Dudley Stokes

Personal information
- Born: 22 June 1962 (age 64)
- Height: 183 cm (6 ft 0 in)
- Weight: 89 kg (196 lb)

Sport
- Sport: Bobsleigh
- Events: 2-man bob, 4-man bob

= Dudley Stokes =

Jamaican bobsledder

Dudley Clifford "Tal" Stokes (born 22 June 1962) is a Jamaican bobsledder and bobsled coach. He competed at the 1988, 1992, 1994 and the 1998 Winter Olympics.

The 1993 Disney film Cool Runnings was a fictionalized account of the 1988 Jamaican bobsled team, the first time a Jamaican bobsled team competed in the Olympics.

==Biography==
Together with his pusher, Michael White, Stokes competed in the Olympic two-man bobsleigh in Calgary in 1988 and finished 30th out of 41st. Thus, they were the first two Jamaicans in history to compete in the Winter Olympics.

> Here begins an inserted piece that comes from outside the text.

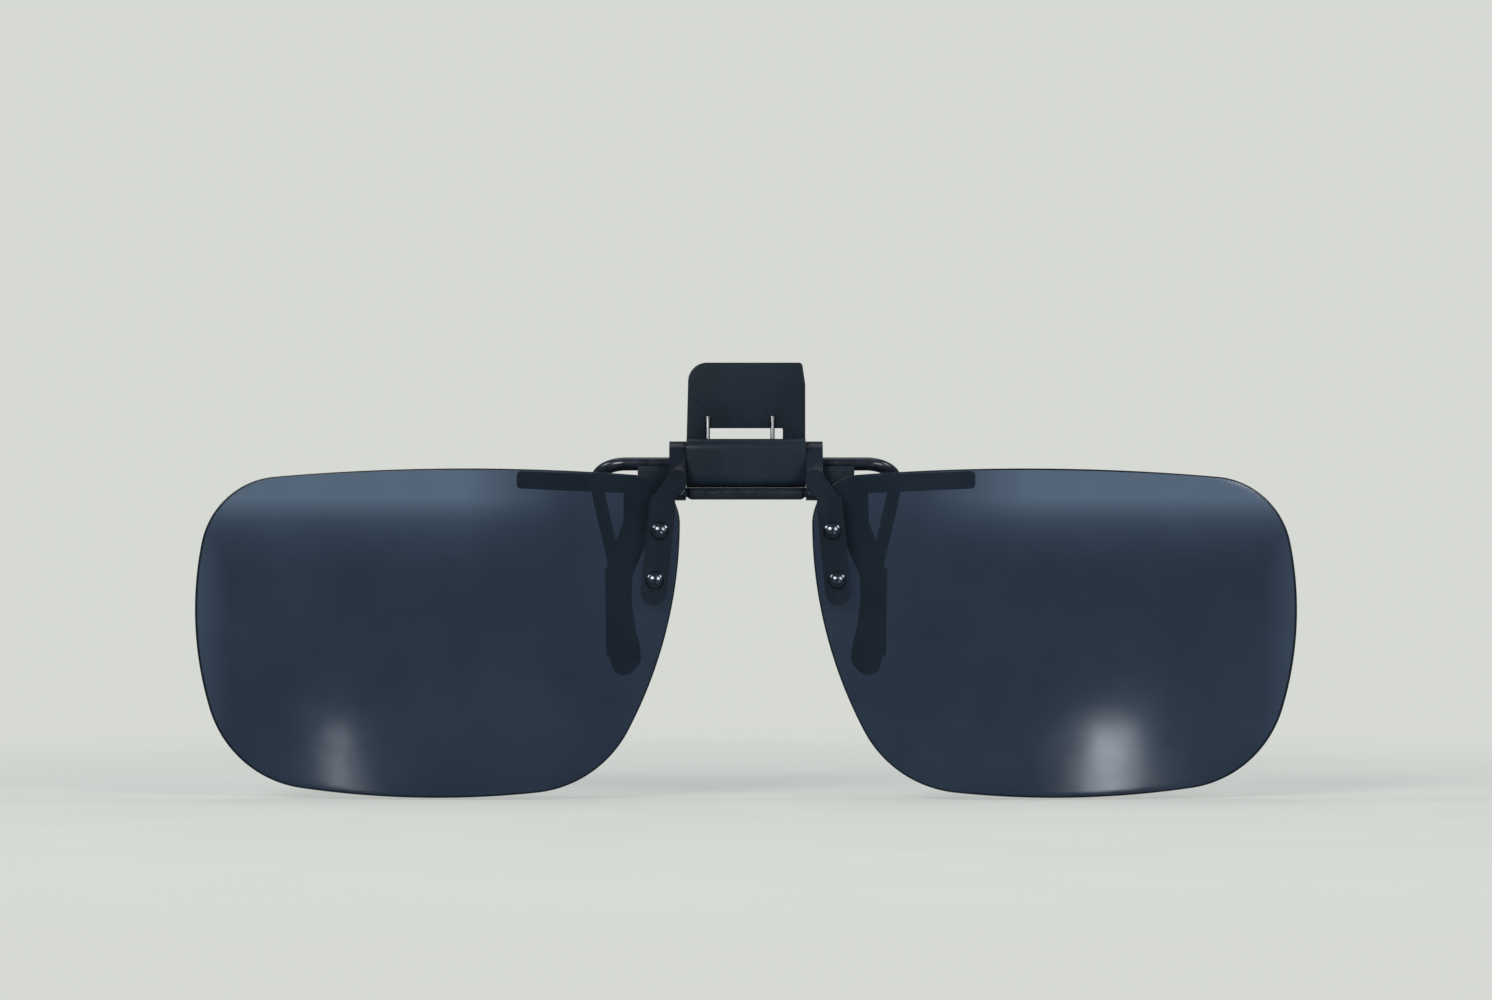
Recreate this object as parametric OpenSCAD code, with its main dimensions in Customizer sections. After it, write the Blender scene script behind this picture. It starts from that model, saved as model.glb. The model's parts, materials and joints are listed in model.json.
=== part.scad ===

As original four-man teammate Caswell Allen was injured during training shortly before the competition, he was replaced on the four-man bobsleigh team by Dudley Stokes' brother Chris Stokes. Chris was a very good sprinter but had never been in a bobsleigh before. The team finished 24th out of 26 after the first heat. However, after a fall in the last of the four runs, the race was over for the four, who had won many sympathies.

At the 1992 Winter Olympics, two Jamaican teams competed in the two-man bobsleigh race for the first time: this time, Stokes started in the two-man bobsleigh with his brother and finished 36th behind the "Jamaica 2" bobsleigh of Devon Harris and Richard McIntosh. In the four-man bobsleigh race, the team finished 25th out of 31.

Two years later, at the Winter Games in Lillehammer 1994, he competed with Wayne Thomas in the two-man bobsleigh race but was disqualified due to a crash. In the four-man bobsleigh race, however, things went better. Together with his brother, Wayne Thomas and Winston Watts, the crew finished 14th out of 30 participating bobsleigh teams.

His last Olympic appearance came four years later at the 1998 Nagano Games: this time, Stokes only competed in the four-man bobsleigh race and finished 21st.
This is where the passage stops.